Everything so far has been classified material, nothing has been top secret. Perhaps this is deliberate. It’s difficult for US prosecutors charge him for releasing classified material. Leaks of top secret documents present no such obstacle. That’s spying, pure and simple. Assange would be in jail long enough to ensure he wouldn’t need hair bleach to achieve the thin white duke look.
This leads one to idle speculation. Despite Assange’s credo of full disclosure, he still calls himself editor in chief of Wikileaks. By definition, editors edit, they make decisions about what should run and what shouldn’t. The old editorial dictum, “when in doubt, leave it out” is persuasive when editors consider jail terms. And editors take few risks without consulting lawyers.
One wonders how Brad Manning feels about this. Is he satisfied with Assange’s editorial decisions? Has the editor lived up his end of the bargain? Journalists dealing with confidential sources walk a fine line. You want a salacious, revealing story without blowing up the newspaper – or worse, ending up sharing a cell with the source. Quite often the source feels let down. He acts from a desire to tear at the fabric of society while the journalist wants at best to brush lightly against it. He wants to change the world and get to the pub by six. To the whistleblower, the story is the most important moment in history, while for the reporter it’s this year’s Walkley Award entry.
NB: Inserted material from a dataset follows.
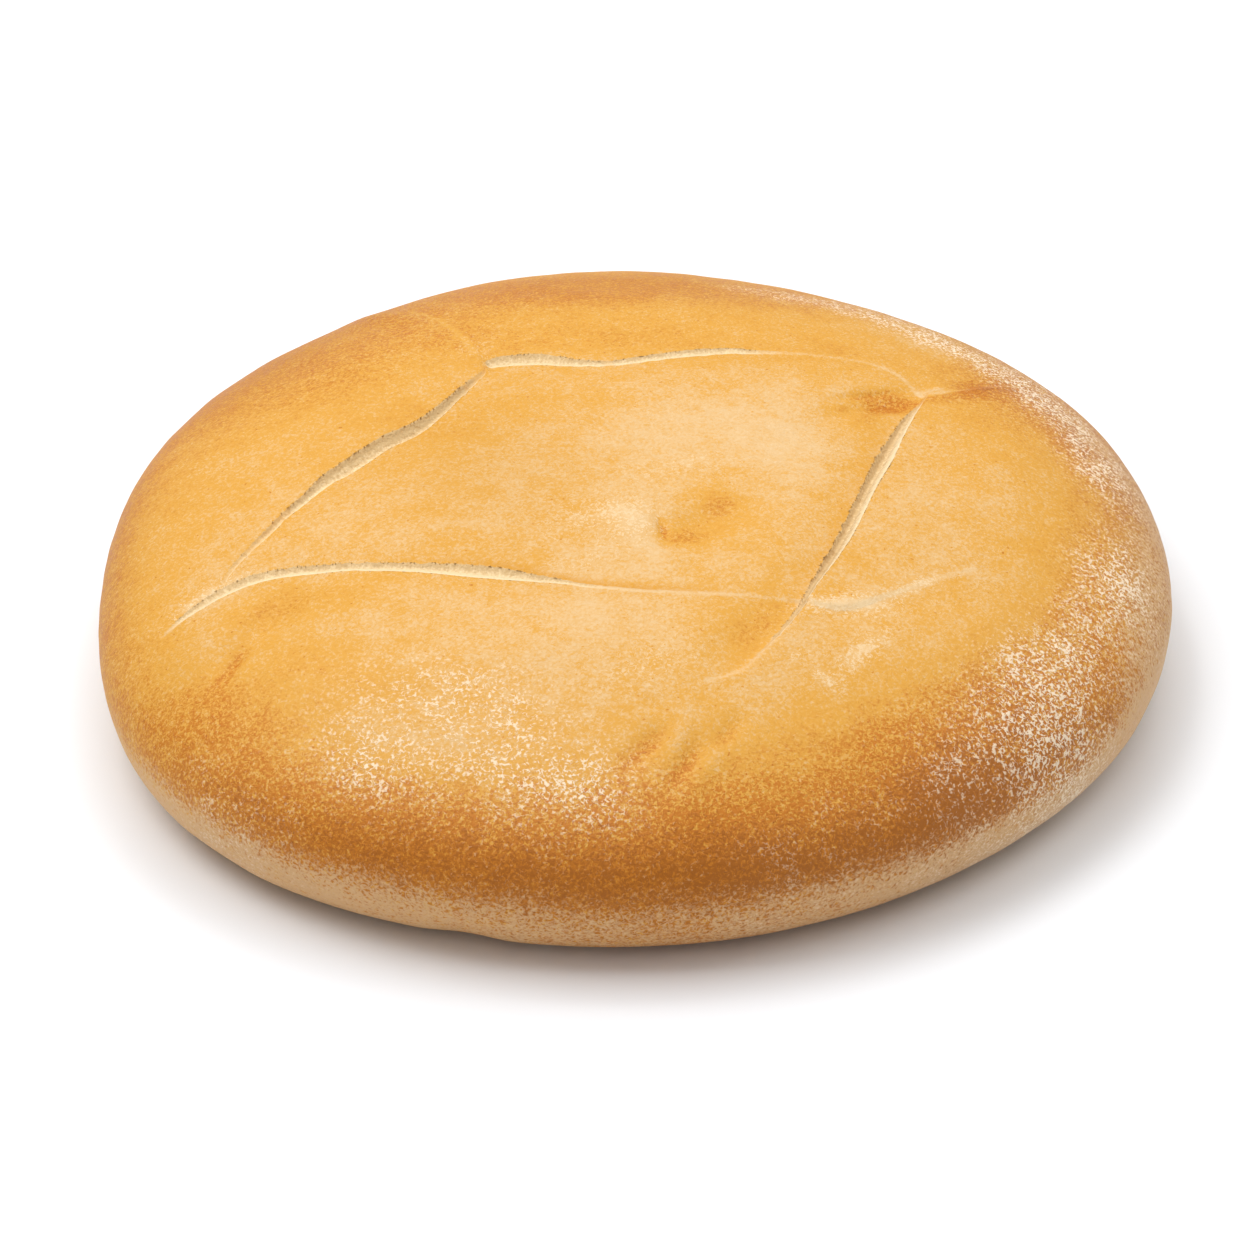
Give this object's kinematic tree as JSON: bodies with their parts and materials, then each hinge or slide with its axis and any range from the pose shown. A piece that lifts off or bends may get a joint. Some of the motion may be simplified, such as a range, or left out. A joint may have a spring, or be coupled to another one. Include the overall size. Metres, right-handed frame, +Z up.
{
  "type": "moroccan bread",
  "caption": "Round flat khobz loaf with a golden crust, its crown opened by shallow crossing slashes that frame a square panel.",
  "frame": {"origin": "on the surface that the loaf stands on, under the middle of its bounding box", "axes": "+Z is up, +X runs across the loaf and +Y points from the edge nearest the viewer to the far edge"},
  "size_m": [0.222, 0.2296, 0.0484],
  "materials": {
    "crust": "golden baked crust, paler and floury towards the rim and base, cream crumb in the slashes, slight sheen"
  },
  "bodies": {
    "root": {"loaf": "crust"}
  },
  "joints": []
}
The US will prosecute Julian Assange under the Espionage Act, if they can. Not because they have a case, but because they have to. To let him get away with this impudence would embolden others. Already a copy cat site, OpenLeaks, is planning to join the fun.
It’s unlikely that the US will be able to extradite him, but never discount the power of revenge. If he steps outside the Suffolk mansion where he’s staying, expect some gypsies to roll him up in a carpet and administer a fierce arse-kicking.
But Bradley Manning is screwed either way. Having committed a range of offences by leaking, Manning will be in jail until the next Ice Age. It doesn’t matter whether the cables are classified or top secret. And worst of all for Manning as he contemplates solitary confinement for life, only a handful will remember him in a few years time. Meanwhile, Assange will have his own tonight show, cleverly sponsored by a plumbing supplies firm. Manning has paid a high price to make Julian Assange famous. For instance, film maker Michael Moore rattled on for several hundred words in support of Assange without even mentioning Manning’s name.
But what if someone decides to do some leaking of their own? For Assange, that could be too much information.
Since writing this, I see the counter leaks have already begun. (See below link). Assange protests too much, I fear. He set the rules and it’s going to be a rough game.